## Working data

********************

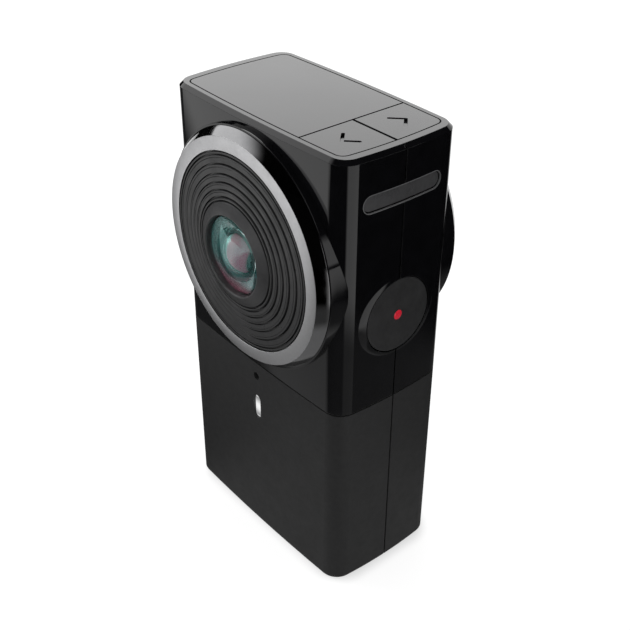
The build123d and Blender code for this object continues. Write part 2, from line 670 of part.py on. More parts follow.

********************

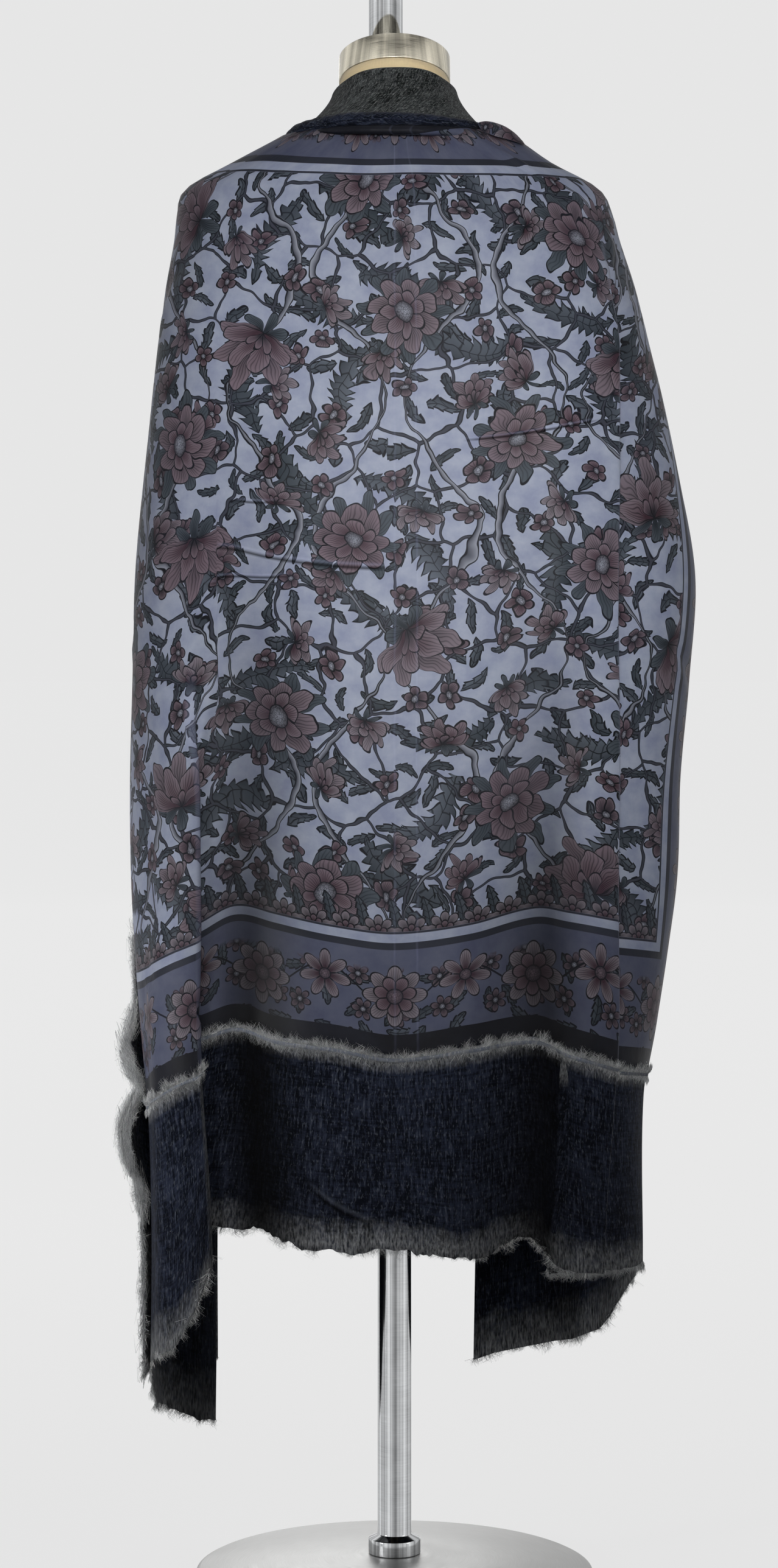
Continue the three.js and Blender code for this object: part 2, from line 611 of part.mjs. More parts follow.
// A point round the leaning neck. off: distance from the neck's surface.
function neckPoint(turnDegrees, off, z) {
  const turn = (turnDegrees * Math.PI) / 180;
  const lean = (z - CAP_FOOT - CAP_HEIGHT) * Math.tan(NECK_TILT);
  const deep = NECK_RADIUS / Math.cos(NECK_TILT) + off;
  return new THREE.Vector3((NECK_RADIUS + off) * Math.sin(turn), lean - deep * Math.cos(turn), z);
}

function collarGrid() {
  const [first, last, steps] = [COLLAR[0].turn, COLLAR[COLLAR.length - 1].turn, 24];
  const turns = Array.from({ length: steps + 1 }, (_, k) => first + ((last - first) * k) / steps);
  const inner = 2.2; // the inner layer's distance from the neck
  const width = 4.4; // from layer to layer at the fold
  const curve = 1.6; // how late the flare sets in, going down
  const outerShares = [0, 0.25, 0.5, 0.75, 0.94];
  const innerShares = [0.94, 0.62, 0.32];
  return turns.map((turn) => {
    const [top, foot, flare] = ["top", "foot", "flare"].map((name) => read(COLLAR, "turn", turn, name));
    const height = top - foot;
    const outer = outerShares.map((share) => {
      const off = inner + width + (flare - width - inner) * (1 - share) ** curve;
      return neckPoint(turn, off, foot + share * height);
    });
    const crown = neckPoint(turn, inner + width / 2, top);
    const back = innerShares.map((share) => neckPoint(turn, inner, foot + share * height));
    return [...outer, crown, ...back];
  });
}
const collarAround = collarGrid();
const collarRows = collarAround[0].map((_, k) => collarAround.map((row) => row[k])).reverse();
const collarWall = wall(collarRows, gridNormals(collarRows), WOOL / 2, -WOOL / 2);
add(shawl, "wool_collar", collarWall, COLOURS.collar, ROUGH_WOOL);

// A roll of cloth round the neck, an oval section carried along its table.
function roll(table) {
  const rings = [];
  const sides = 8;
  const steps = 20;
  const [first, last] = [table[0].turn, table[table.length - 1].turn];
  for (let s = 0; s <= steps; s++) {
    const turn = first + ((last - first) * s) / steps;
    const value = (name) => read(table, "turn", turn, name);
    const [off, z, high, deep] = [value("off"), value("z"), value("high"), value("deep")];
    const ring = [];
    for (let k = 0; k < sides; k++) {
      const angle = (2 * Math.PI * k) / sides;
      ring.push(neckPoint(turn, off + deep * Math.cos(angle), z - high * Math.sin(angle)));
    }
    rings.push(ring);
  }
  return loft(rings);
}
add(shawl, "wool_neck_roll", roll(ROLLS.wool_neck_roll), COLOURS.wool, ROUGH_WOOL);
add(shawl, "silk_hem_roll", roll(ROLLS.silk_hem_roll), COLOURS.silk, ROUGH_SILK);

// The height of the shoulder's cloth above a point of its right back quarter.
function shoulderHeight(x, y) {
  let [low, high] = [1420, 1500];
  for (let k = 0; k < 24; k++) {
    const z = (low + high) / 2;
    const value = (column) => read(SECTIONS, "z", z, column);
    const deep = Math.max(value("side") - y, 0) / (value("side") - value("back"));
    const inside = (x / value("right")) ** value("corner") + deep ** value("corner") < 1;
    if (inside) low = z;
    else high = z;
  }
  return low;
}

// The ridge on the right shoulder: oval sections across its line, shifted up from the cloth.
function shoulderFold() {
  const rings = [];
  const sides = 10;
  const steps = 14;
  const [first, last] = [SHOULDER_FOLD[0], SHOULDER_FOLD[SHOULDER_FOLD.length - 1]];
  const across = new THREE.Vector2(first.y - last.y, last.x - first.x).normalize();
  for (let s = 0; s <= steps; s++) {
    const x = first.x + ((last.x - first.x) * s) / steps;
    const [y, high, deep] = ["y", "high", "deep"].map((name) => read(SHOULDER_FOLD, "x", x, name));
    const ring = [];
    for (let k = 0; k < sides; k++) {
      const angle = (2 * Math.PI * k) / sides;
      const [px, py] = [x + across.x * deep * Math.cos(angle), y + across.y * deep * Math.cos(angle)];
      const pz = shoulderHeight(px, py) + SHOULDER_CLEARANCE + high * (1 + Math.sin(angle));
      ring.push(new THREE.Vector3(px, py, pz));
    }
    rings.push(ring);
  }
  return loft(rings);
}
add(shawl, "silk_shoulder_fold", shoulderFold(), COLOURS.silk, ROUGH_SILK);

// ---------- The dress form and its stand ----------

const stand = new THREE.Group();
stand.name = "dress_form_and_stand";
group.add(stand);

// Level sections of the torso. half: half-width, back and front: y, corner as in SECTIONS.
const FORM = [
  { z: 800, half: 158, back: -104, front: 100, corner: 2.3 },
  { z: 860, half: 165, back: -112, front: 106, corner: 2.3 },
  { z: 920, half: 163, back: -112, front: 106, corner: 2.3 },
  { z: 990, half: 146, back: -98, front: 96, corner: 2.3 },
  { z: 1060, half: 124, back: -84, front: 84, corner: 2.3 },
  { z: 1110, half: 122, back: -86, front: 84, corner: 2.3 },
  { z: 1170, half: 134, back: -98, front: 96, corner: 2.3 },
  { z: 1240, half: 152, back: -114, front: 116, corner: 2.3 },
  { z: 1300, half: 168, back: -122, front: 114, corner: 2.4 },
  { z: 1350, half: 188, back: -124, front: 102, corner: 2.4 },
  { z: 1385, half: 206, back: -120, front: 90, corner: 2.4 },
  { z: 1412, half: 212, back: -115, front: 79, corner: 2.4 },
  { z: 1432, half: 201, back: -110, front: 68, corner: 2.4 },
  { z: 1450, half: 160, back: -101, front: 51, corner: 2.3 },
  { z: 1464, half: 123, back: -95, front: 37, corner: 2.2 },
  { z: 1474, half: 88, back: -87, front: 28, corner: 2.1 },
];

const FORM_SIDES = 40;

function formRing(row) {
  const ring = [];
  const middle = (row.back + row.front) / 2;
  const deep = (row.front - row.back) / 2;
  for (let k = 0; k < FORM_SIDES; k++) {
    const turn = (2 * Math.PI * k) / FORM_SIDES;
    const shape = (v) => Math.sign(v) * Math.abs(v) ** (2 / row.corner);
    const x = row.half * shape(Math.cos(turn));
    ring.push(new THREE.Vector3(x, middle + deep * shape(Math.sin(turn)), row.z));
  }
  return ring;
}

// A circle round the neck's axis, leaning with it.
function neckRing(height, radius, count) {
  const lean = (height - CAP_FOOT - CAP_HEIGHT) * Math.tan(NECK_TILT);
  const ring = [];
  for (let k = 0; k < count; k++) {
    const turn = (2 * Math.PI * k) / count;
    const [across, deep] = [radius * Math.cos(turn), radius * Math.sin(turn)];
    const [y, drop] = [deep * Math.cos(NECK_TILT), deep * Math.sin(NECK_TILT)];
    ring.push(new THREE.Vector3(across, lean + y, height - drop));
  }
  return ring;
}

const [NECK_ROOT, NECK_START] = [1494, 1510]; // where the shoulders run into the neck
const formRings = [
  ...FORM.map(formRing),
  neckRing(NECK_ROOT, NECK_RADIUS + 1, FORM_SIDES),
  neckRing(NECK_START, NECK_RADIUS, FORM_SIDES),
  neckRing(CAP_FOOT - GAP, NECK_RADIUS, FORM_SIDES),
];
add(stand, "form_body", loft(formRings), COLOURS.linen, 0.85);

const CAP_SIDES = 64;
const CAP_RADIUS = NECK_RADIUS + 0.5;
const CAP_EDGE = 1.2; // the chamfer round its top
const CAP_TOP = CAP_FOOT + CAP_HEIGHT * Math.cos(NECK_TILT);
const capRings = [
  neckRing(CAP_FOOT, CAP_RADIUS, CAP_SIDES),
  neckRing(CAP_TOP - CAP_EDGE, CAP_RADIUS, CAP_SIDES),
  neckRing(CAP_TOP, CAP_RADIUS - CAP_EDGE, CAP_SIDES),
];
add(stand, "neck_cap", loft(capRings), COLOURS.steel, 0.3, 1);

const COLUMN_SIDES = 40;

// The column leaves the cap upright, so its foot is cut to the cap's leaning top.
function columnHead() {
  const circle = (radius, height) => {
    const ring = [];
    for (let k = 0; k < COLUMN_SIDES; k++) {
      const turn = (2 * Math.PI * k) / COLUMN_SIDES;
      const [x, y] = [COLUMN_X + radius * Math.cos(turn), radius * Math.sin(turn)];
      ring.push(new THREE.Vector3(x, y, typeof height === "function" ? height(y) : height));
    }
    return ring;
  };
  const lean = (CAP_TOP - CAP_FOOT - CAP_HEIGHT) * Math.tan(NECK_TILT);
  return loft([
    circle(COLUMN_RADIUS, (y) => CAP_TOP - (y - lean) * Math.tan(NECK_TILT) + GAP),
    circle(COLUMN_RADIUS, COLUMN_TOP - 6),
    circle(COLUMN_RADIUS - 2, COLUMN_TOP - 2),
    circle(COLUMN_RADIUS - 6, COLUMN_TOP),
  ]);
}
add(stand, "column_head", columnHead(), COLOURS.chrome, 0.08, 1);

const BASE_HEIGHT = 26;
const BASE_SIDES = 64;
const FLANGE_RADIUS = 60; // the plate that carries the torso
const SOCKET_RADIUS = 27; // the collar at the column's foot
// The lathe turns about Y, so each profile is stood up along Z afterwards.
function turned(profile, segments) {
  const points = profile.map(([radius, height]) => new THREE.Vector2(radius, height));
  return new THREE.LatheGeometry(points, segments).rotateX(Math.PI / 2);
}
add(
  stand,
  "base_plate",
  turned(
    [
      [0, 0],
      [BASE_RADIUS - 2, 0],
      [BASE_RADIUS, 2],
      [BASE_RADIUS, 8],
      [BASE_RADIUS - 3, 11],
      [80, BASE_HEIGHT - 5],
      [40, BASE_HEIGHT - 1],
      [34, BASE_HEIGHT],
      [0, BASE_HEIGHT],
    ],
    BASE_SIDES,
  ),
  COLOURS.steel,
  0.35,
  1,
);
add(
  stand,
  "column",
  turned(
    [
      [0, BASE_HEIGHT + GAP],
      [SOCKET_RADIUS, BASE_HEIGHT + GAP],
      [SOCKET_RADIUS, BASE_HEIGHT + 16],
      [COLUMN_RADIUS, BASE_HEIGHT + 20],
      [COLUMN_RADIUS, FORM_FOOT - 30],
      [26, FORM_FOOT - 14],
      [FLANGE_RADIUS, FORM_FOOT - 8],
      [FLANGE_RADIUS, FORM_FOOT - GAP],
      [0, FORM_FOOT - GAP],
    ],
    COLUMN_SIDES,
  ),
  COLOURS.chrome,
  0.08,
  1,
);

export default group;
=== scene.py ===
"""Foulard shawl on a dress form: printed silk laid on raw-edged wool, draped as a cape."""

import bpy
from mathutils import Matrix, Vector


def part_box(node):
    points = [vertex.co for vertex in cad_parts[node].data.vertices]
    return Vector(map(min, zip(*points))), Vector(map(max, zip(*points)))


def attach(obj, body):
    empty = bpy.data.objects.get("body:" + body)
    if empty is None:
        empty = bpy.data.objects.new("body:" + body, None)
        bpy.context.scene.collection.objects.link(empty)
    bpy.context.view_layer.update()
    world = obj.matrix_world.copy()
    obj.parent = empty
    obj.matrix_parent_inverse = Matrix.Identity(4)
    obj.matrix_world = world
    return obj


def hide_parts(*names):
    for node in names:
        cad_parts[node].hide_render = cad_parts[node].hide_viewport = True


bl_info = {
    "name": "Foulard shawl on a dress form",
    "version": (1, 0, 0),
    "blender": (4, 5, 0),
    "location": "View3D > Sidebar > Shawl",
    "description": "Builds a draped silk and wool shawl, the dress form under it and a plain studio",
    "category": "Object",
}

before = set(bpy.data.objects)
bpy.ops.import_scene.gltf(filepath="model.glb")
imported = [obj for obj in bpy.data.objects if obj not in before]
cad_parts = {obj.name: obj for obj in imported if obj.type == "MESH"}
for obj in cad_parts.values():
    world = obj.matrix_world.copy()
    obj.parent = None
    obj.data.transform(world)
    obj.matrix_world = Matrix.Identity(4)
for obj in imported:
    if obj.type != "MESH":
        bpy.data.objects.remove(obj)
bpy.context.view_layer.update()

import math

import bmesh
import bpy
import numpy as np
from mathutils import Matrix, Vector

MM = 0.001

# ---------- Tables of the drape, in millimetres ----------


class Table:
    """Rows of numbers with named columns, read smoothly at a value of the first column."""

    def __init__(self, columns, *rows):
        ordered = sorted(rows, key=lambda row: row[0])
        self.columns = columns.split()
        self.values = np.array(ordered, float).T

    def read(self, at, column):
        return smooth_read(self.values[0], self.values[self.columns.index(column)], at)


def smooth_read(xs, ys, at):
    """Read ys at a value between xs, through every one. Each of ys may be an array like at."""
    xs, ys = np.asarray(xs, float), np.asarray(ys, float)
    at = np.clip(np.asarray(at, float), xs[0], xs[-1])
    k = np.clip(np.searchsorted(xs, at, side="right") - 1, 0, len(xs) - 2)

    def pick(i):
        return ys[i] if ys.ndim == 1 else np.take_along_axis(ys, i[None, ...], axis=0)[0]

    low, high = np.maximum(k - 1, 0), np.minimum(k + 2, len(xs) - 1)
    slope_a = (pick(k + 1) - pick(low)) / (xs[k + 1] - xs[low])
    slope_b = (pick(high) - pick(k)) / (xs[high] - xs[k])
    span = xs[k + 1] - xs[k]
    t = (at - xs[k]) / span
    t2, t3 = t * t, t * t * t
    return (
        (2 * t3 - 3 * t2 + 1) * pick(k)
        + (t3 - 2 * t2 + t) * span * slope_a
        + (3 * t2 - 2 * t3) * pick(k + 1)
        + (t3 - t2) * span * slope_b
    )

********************

From the records above, give again exactly the lines running from the line with "const BASE_SIDES = 64;" to the line with "cad_parts[node].hide_render = cad_parts[node].hide_viewport", inclusive.

## Answer to the problem
const BASE_SIDES = 64;
const FLANGE_RADIUS = 60; // the plate that carries the torso
const SOCKET_RADIUS = 27; // the collar at the column's foot
// The lathe turns about Y, so each profile is stood up along Z afterwards.
function turned(profile, segments) {
  const points = profile.map(([radius, height]) => new THREE.Vector2(radius, height));
  return new THREE.LatheGeometry(points, segments).rotateX(Math.PI / 2);
}
add(
  stand,
  "base_plate",
  turned(
    [
      [0, 0],
      [BASE_RADIUS - 2, 0],
      [BASE_RADIUS, 2],
      [BASE_RADIUS, 8],
      [BASE_RADIUS - 3, 11],
      [80, BASE_HEIGHT - 5],
      [40, BASE_HEIGHT - 1],
      [34, BASE_HEIGHT],
      [0, BASE_HEIGHT],
    ],
    BASE_SIDES,
  ),
  COLOURS.steel,
  0.35,
  1,
);
add(
  stand,
  "column",
  turned(
    [
      [0, BASE_HEIGHT + GAP],
      [SOCKET_RADIUS, BASE_HEIGHT + GAP],
      [SOCKET_RADIUS, BASE_HEIGHT + 16],
      [COLUMN_RADIUS, BASE_HEIGHT + 20],
      [COLUMN_RADIUS, FORM_FOOT - 30],
      [26, FORM_FOOT - 14],
      [FLANGE_RADIUS, FORM_FOOT - 8],
      [FLANGE_RADIUS, FORM_FOOT - GAP],
      [0, FORM_FOOT - GAP],
    ],
    COLUMN_SIDES,
  ),
  COLOURS.chrome,
  0.08,
  1,
);

export default group;
=== scene.py ===
"""Foulard shawl on a dress form: printed silk laid on raw-edged wool, draped as a cape."""

import bpy
from mathutils import Matrix, Vector


def part_box(node):
    points = [vertex.co for vertex in cad_parts[node].data.vertices]
    return Vector(map(min, zip(*points))), Vector(map(max, zip(*points)))


def attach(obj, body):
    empty = bpy.data.objects.get("body:" + body)
    if empty is None:
        empty = bpy.data.objects.new("body:" + body, None)
        bpy.context.scene.collection.objects.link(empty)
    bpy.context.view_layer.update()
    world = obj.matrix_world.copy()
    obj.parent = empty
    obj.matrix_parent_inverse = Matrix.Identity(4)
    obj.matrix_world = world
    return obj


def hide_parts(*names):
    for node in names:
        cad_parts[node].hide_render = cad_parts[node].hide_viewport = True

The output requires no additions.